### Aim of the task
Repeat the whole listing exactly.

### Source material
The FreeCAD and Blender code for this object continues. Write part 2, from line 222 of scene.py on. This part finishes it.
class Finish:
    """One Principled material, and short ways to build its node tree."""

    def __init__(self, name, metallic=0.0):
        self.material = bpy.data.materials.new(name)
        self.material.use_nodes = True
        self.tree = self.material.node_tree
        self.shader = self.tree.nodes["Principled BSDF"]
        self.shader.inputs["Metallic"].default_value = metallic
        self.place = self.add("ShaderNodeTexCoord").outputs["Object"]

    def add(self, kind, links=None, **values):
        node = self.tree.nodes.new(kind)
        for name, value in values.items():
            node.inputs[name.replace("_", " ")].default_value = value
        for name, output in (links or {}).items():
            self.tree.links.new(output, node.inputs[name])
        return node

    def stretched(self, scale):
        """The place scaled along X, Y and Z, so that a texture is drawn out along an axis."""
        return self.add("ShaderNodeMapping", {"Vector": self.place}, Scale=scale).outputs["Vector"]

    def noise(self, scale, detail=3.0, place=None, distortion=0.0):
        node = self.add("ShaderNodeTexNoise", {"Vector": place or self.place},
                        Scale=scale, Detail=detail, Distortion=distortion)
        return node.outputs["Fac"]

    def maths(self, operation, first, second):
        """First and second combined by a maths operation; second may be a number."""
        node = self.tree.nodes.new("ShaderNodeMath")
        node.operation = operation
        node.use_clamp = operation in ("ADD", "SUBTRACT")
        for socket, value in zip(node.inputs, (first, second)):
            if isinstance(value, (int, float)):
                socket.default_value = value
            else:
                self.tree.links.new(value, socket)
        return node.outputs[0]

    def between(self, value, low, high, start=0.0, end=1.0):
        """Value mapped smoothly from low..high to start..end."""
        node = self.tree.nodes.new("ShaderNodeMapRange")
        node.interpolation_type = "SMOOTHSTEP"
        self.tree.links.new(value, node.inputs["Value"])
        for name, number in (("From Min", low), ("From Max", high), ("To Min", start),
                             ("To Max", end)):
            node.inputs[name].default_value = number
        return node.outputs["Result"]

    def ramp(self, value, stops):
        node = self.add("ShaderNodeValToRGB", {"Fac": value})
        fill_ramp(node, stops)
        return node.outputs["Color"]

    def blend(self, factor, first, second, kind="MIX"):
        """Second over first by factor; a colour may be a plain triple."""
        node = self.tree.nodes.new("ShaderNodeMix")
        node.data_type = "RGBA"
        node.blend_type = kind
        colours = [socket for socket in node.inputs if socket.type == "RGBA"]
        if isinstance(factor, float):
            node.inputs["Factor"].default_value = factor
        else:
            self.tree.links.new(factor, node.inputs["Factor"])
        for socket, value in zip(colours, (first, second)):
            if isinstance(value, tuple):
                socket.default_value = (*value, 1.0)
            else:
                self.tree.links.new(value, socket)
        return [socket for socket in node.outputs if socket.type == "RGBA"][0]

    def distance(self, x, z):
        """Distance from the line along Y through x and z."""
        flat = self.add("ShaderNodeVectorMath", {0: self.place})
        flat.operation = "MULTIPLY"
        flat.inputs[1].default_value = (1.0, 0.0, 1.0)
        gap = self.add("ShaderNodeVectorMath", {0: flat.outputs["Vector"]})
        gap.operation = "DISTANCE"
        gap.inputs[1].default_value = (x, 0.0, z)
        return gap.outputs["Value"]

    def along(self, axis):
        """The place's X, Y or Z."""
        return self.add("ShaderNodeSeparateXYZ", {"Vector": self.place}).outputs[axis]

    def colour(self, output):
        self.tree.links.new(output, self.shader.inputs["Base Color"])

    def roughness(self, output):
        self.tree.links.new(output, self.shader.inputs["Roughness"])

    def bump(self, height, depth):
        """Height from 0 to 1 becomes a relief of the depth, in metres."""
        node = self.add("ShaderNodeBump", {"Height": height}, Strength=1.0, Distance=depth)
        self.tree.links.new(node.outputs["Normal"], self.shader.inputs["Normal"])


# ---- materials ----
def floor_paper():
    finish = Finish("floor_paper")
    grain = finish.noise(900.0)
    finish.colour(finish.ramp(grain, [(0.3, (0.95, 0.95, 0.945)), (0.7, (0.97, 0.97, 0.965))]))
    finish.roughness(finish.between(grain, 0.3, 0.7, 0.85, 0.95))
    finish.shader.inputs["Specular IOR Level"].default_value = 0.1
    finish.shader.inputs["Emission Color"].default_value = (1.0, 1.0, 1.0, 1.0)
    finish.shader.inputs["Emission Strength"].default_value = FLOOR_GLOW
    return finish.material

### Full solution
The FreeCAD and Blender code for this object continues. Write part 2, from line 222 of scene.py on. This part finishes it.
class Finish:
    """One Principled material, and short ways to build its node tree."""

    def __init__(self, name, metallic=0.0):
        self.material = bpy.data.materials.new(name)
        self.material.use_nodes = True
        self.tree = self.material.node_tree
        self.shader = self.tree.nodes["Principled BSDF"]
        self.shader.inputs["Metallic"].default_value = metallic
        self.place = self.add("ShaderNodeTexCoord").outputs["Object"]

    def add(self, kind, links=None, **values):
        node = self.tree.nodes.new(kind)
        for name, value in values.items():
            node.inputs[name.replace("_", " ")].default_value = value
        for name, output in (links or {}).items():
            self.tree.links.new(output, node.inputs[name])
        return node

    def stretched(self, scale):
        """The place scaled along X, Y and Z, so that a texture is drawn out along an axis."""
        return self.add("ShaderNodeMapping", {"Vector": self.place}, Scale=scale).outputs["Vector"]

    def noise(self, scale, detail=3.0, place=None, distortion=0.0):
        node = self.add("ShaderNodeTexNoise", {"Vector": place or self.place},
                        Scale=scale, Detail=detail, Distortion=distortion)
        return node.outputs["Fac"]

    def maths(self, operation, first, second):
        """First and second combined by a maths operation; second may be a number."""
        node = self.tree.nodes.new("ShaderNodeMath")
        node.operation = operation
        node.use_clamp = operation in ("ADD", "SUBTRACT")
        for socket, value in zip(node.inputs, (first, second)):
            if isinstance(value, (int, float)):
                socket.default_value = value
            else:
                self.tree.links.new(value, socket)
        return node.outputs[0]

    def between(self, value, low, high, start=0.0, end=1.0):
        """Value mapped smoothly from low..high to start..end."""
        node = self.tree.nodes.new("ShaderNodeMapRange")
        node.interpolation_type = "SMOOTHSTEP"
        self.tree.links.new(value, node.inputs["Value"])
        for name, number in (("From Min", low), ("From Max", high), ("To Min", start),
                             ("To Max", end)):
            node.inputs[name].default_value = number
        return node.outputs["Result"]

    def ramp(self, value, stops):
        node = self.add("ShaderNodeValToRGB", {"Fac": value})
        fill_ramp(node, stops)
        return node.outputs["Color"]

    def blend(self, factor, first, second, kind="MIX"):
        """Second over first by factor; a colour may be a plain triple."""
        node = self.tree.nodes.new("ShaderNodeMix")
        node.data_type = "RGBA"
        node.blend_type = kind
        colours = [socket for socket in node.inputs if socket.type == "RGBA"]
        if isinstance(factor, float):
            node.inputs["Factor"].default_value = factor
        else:
            self.tree.links.new(factor, node.inputs["Factor"])
        for socket, value in zip(colours, (first, second)):
            if isinstance(value, tuple):
                socket.default_value = (*value, 1.0)
            else:
                self.tree.links.new(value, socket)
        return [socket for socket in node.outputs if socket.type == "RGBA"][0]

    def distance(self, x, z):
        """Distance from the line along Y through x and z."""
        flat = self.add("ShaderNodeVectorMath", {0: self.place})
        flat.operation = "MULTIPLY"
        flat.inputs[1].default_value = (1.0, 0.0, 1.0)
        gap = self.add("ShaderNodeVectorMath", {0: flat.outputs["Vector"]})
        gap.operation = "DISTANCE"
        gap.inputs[1].default_value = (x, 0.0, z)
        return gap.outputs["Value"]

    def along(self, axis):
        """The place's X, Y or Z."""
        return self.add("ShaderNodeSeparateXYZ", {"Vector": self.place}).outputs[axis]

    def colour(self, output):
        self.tree.links.new(output, self.shader.inputs["Base Color"])

    def roughness(self, output):
        self.tree.links.new(output, self.shader.inputs["Roughness"])

    def bump(self, height, depth):
        """Height from 0 to 1 becomes a relief of the depth, in metres."""
        node = self.add("ShaderNodeBump", {"Height": height}, Strength=1.0, Distance=depth)
        self.tree.links.new(node.outputs["Normal"], self.shader.inputs["Normal"])


# ---- materials ----
def floor_paper():
    finish = Finish("floor_paper")
    grain = finish.noise(900.0)
    finish.colour(finish.ramp(grain, [(0.3, (0.95, 0.95, 0.945)), (0.7, (0.97, 0.97, 0.965))]))
    finish.roughness(finish.between(grain, 0.3, 0.7, 0.85, 0.95))
    finish.shader.inputs["Specular IOR Level"].default_value = 0.1
    finish.shader.inputs["Emission Color"].default_value = (1.0, 1.0, 1.0, 1.0)
    finish.shader.inputs["Emission Strength"].default_value = FLOOR_GLOW
    return finish.material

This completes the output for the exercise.